Image by Filip Filipović from Pixabay

US – FDIC just halted and closed Silicon Valley Bank after a run to withdraw monies from the bank send it into a death spiral.

Here is what happened on Wednesday Silicon Valley Bank, announced it had sold a bunch of securities at a loss and would sell 2.25 Billion in new shares to keep its balance sheet. This sent a panic through the grapevine and companies started to withdraw monies from the bank sending it into upheaval. The company’s stock also plummeted causing National issues with companies and banks who worked with the Billion dollar bank. On Friday the FDIC (Federal Deposit Insurance Corporation) entered the bank at midday and closed the bank and seized all deposits.
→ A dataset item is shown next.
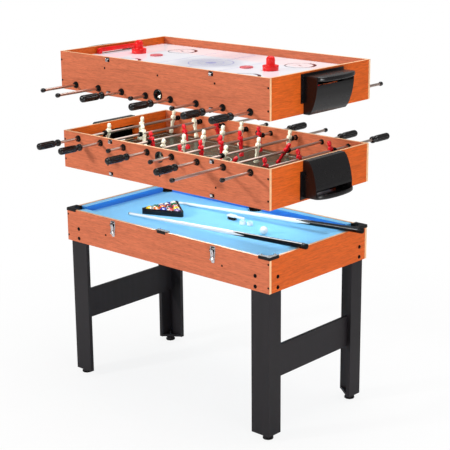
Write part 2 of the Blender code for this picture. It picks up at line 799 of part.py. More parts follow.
def rod(index):
    """Steel rod with its players, grip, end cap and back bumper, about the rod's middle."""
    front, front_piece = rod_end(index, -1)
    back, back_piece = rod_end(index, 1)
    start = bumper_start(index)
    shaft = bar(ROD_RADIUS, (0, front - OVERLAP, 0), (0, back + OVERLAP, 0), TURN_SIDES)
    bumper = bar(BUMPER_RADIUS, (0, start, 0), (0, start + BUMPER_WIDTH, 0), TURN_SIDES)
    players = [man(place) for place in men_places(index)]
    return joined([shaft, merged([front_piece, back_piece, bumper] + players)])


def front_bumper(index):
    """Loose ring between the front player and the front bushing."""
    inner = clear_radius(ROD_RADIUS, TURN_SIDES)
    ring = turned(
        [(inner, 0), (BUMPER_RADIUS, 0), (BUMPER_RADIUS, BUMPER_WIDTH), (inner, BUMPER_WIDTH)],
        TURN_SIDES, ring=True,
    )
    return moved(along_y(ring, -1), (0, -bumper_start(index), 0))


def plain_side_panel(side):
    """Long wall with its bushings still solid and its ball entry cut."""
    low = (-END, min(side * SIDE, side * INNER_SIDE), 0)
    high = (END, max(side * SIDE, side * INNER_SIDE), BOX_HEIGHT)
    start, end = side * (INNER_SIDE - OVERRUN), side * (SIDE + OVERRUN)
    level = BOX_HEIGHT - ENTRY_DROP
    wall = cut(block(low, high), [bar(ENTRY_RADIUS, (0, start, level), (0, end, level), FINE_SIDES)])
    inside, outside = side * (INNER_SIDE - BUSH_INSIDE), side * (SIDE + BUSH_OUTSIDE)
    bushings = [
        bar(BUSH_RADIUS, (x, inside, ROD_LEVEL), (x, outside, ROD_LEVEL), TURN_SIDES) for x in ROD_PLACES
    ]
    return joined([wall, merged(bushings)])


def bored_side_panel(side):
    """Long wall whose bushings the rods slide and turn in."""
    start, end = side * (INNER_SIDE - OVERRUN), side * (SIDE + 2 * OVERRUN)
    radius = clear_radius(ROD_RADIUS, TURN_SIDES)
    bores = [bar(radius, (x, start, ROD_LEVEL), (x, end, ROD_LEVEL), TURN_SIDES) for x in ROD_PLACES]
    return cut(plain_side_panel(side), bores)


def side_panel_with_ends(side):
    """Long wall of the turned-over box, with the ends of its rods in place."""
    ends = []
    for index, place in enumerate(ROD_PLACES):
        slide = HOCKEY_SLIDE_SHARES[index] * rod_travel(index)
        reach, piece = rod_end(index, side, slide)
        start = side * (INNER_SIDE - BUSH_INSIDE + OVERLAP)
        shaft = bar(ROD_RADIUS, (0, start, 0), (0, reach + side * OVERLAP, 0), TURN_SIDES)
        ends.append(moved(joined([shaft, piece]), (place, 0, ROD_LEVEL)))
    return joined([plain_side_panel(side), merged(ends)])


def end_panel(end):
    reach = INNER_SIDE - SEAT_GAP
    low = (min(end * END, end * INNER_END), -reach, 0)
    high = (max(end * END, end * INNER_END), reach, BOX_HEIGHT)
    left, right = low[0] - OVERRUN, high[0] + OVERRUN
    openings = []
    for bottom, top in ((DECK_TOP, DECK_TOP + MOUTH_HEIGHT), (HOCKEY_DEPTH - SLOT_HEIGHT, HOCKEY_DEPTH)):
        openings.append(block((left, -MOUTH_HALF_WIDTH, bottom), (right, MOUTH_HALF_WIDTH, top)))
    return cut(block(low, high), openings)


def goal_outline(reach, low, high, back):
    """Side view of a goal box: out from the panel along X, up along Y."""
    outline = [(back, low), (back, high)]
    outline += [(share * reach, low + height * (high - low)) for share, height in GOAL_PROFILE_SHARES]
    return outline


def goal_box():
    """Moulded box outside the right-hand end: curved front, hand gap and bowed tray."""
    low, high = GOAL_TRAY_HEIGHT, BOX_HEIGHT - GOAL_TOP_DROP
    upright = Matrix.Rotation(math.pi / 2, 4, "X")
    half, inner = GOAL_HALF_WIDTH, GOAL_HALF_WIDTH - GOAL_WALL
    skin = placed(plate(goal_outline(GOAL_REACH, low, high, 2 * SEAT_GAP), -half, half), upright)
    thinner = goal_outline(GOAL_REACH - GOAL_WALL, low + GOAL_WALL, high - GOAL_WALL, -OVERRUN)
    hollow = placed(plate(thinner, -inner, inner), upright)

    corner = GOAL_REACH * GOAL_TRAY_CORNER
    floor, lip = low - OVERLAP, low + GOAL_TRAY_LIP
    bow = [(reach * GOAL_REACH, across * half) for reach, across in TRAY_BOW_SHARES]
    bow = [(corner, bow[0][1])] + bow
    outline = bow + [(reach, -across) for reach, across in reversed(bow)]
    room = [(reach - GOAL_WALL, across * inner / half) for reach, across in outline]
    tray = plate(outline, floor, lip)
    tray_room = plate(room, floor + GOAL_WALL, lip + OVERRUN)
    past = GOAL_REACH + OVERRUN
    hand_gap = block((corner, OVERLAP - inner, lip), (past, inner - OVERLAP, lip + GOAL_HAND_GAP))

    flange = block(
        (SEAT_GAP, -GOAL_FLANGE_HALF_WIDTH, low + OVERLAP),
        (GOAL_WALL, GOAL_FLANGE_HALF_WIDTH, GOAL_FLANGE_TOP),
    )
    solid = joined([skin, tray, flange])
    for cutter in (hollow, tray_room, hand_gap):
        solid = cut(solid, [cutter])
    return moved(solid, (END, 0, 0))


def make_box(table, prefix, carrier, side_panel, finishes):
    """Panels, deck and goal boxes of one games box."""
    for name, side in (("front", -1), ("back", 1)):
        table.add(f"{prefix}_{name}_panel", side_panel(side), finishes["wood"], carrier=carrier)
    goal = goal_box()
    for name, end in (("left", -1), ("right", 1)):
        table.add(f"{prefix}_{name}_panel", end_panel(end), finishes["wood"], carrier=carrier)
        solid = turned_over(goal, 90 - 90 * end, "Z")
        table.add(f"{prefix}_{name}_goal_box", solid, finishes["plastic"], carrier=carrier)
    reach_end, reach_side = INNER_END - SEAT_GAP, INNER_SIDE - SEAT_GAP
    deck = block((-reach_end, -reach_side, HOCKEY_DEPTH), (reach_end, reach_side, DECK_TOP))
    table.add(f"{prefix}_deck", deck, finishes["deck"], carrier=carrier)


def make_rods(table, carrier, finishes):
    for index, place in enumerate(ROD_PLACES):
        origin = Vector((place, FOOSBALL_SLIDE_SHARES[index] * rod_travel(index), ROD_LEVEL))
        ring = moved(front_bumper(index), origin)
        solid = moved(turned_over(rod(index), FOOSBALL_TILT_DEGREES[index], "Y"), origin)
        for name, piece, material in (("bumper", ring, "plastic"), ("rod", solid, "steel")):
            table.add(f"{name}_{index + 1}", piece, finishes[material], origin, carrier, smooth=True)


def make_hockey_pieces(table, carrier, red):
    profile = [(radius * PUSHER_RADIUS, height * PUSHER_HEIGHT) for radius, height in PUSHER_SHARES]
    pusher = turned_over(turned(profile, FINE_SIDES), 180, "X")
    puck = bar(PUCK_RADIUS, (0, 0, 0), (0, 0, -PUCK_HEIGHT), FINE_SIDES)
    for name, pusher_place, puck_place in zip(("left", "right"), PUSHER_PLACES, PUCK_PLACES):
        for kind, shape, place in (("pusher", pusher, pusher_place), ("puck", puck, puck_place)):
            point = Vector((place[0], -place[1], HOCKEY_DEPTH - SEAT_GAP))
            table.add(f"{kind}_{name}", moved(shape, point), red, origin=point, carrier=carrier, smooth=True)


def main():
    clear_scene()
    table = Assembly()
    wood = finish("cherry_laminate", (0.62, 0.27, 0.12), 0.45)
    laminate = finish("charcoal_laminate", (0.025, 0.022, 0.024), 0.55)
    cloth = finish("blue_cloth", (0.12, 0.46, 0.85), 0.9)
    plastic = finish("black_plastic", (0.02, 0.02, 0.022), 0.4)
    chrome = finish("chromed_steel", (0.75, 0.76, 0.78), 0.2, 1.0)
    steel = finish("rod_steel", (0.7, 0.71, 0.73), 0.25, 1.0)
    resin = finish("ball_resin", (0.85, 0.83, 0.78), 0.15)
    maple = finish("shaft_lacquer", (0.85, 0.80, 0.72), 0.3)
    chalk = finish("pale_chalk", (0.85, 0.9, 0.93), 0.9)
    beech = finish("brush_lacquer", (0.85, 0.85, 0.83), 0.5)
    red = finish("red_plastic", (0.75, 0.03, 0.05), 0.3)
    field = finish("field_print", (0.04, 0.07, 0.06), 0.5)
    ice = finish("hockey_print", (0.86, 0.87, 0.9), 0.15)

    make_rails(table, wood)
    make_bed(table, cloth)
    make_pockets(table, plastic)
    make_legs(table, laminate)
    make_stretchers(table, laminate)
    make_latches(table, chrome)
    make_rack(table, plastic, resin)
    make_cues(table, maple)
    make_chalk(table, chalk)
    make_brush(table, beech)

    finishes = {"wood": wood, "deck": field, "plastic": plastic, "steel": steel}
    foosball = table.carrier("foosball_box_frame", FOOSBALL_BOTTOM)
    make_box(table, "foosball", foosball, bored_side_panel, finishes)
    make_rods(table, foosball, finishes)

    hockey = table.carrier("hockey_box_frame", HOCKEY_BOTTOM + BOX_HEIGHT, (math.pi, 0, 0))
    make_box(table, "hockey", hockey, side_panel_with_ends, {**finishes, "deck": ice})
    make_hockey_pieces(table, hockey, red)


main()
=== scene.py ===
"""Dresses the multi game table: billiard base, foosball box and hockey box.

Lengths are in metres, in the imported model's frame: X along the table, Y towards the back,
Z up, the floor at 0. Only the points given to mm() are typed in millimetres.
"""

import math

import bmesh
import bpy
from mathutils import Matrix, Vector


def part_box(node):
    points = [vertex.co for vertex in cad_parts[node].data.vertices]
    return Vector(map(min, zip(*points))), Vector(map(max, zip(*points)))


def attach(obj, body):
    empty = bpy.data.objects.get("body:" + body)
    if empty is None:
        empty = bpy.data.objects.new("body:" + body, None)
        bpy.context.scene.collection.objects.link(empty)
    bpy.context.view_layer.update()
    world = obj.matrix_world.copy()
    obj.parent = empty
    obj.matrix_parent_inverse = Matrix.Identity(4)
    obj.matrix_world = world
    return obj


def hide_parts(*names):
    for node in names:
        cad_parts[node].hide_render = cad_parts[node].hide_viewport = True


bl_info = {
    "name": "Multi game table",
    "version": (1, 0, 0),
    "blender": (4, 5, 0),
    "location": "View3D > Sidebar > Game table",
    "description": "Builds the finished look of a multi game table on its packed frame",
    "category": "Object",
}

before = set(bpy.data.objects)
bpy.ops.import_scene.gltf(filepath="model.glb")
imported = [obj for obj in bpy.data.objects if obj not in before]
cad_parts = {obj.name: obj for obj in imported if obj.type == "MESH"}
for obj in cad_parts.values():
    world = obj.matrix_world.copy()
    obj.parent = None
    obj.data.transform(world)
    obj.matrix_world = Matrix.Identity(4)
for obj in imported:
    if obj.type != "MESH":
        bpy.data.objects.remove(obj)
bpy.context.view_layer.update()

TAU = 2 * math.pi
ENDS = (-1, 1)
CORNERS = [(end, side) for end in ENDS for side in ENDS]
LEFT_RIGHT = (("left", -1), ("right", 1))
FRONT_BACK = (("front", -1), ("back", 1))
HAIR = 0.0003
SHEET = 0.0001
SMOOTH_ANGLE = math.radians(32)
MIRROR_X = Matrix.Diagonal((-1, 1, 1, 1))
SWAP_X_AND_Y = Matrix(((0, 1, 0, 0), (1, 0, 0, 0), (0, 0, 1, 0), (0, 0, 0, 1)))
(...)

“All insured depositors will have full access to their insured deposits no later than Monday morning, March 13, 2023. The FDIC will pay uninsured depositors an advance dividend within the next week. Uninsured depositors will receive a receivership certificate for the remaining amount of their uninsured funds. As the FDIC sells the assets of Silicon Valley Bank, future dividend payments may be made to uninsured depositors,” said the FDIC.

Silicon Valley Bank had 17 branches in California and Massachusetts. The main office and all branches of Silicon Valley Bank will reopen on Monday, March 13, 2023. The DINB will maintain Silicon Valley Bank’s normal business hours. Banking activities will resume no later than Monday, March 13, including on-line banking and other services. Silicon Valley Bank’s official checks will continue to clear. Under the Federal Deposit Insurance Act, the FDIC may create a DINB to ensure that customers have continued access to their insured funds.

As of December 31, 2022, Silicon Valley Bank had approximately $209.0 billion in total assets and about $175.4 billion in total deposits. At the time of closing, the number of deposits in excess of the insurance limits was undetermined. The number of uninsured deposits will be determined once the FDIC obtains additional information from the bank and customers.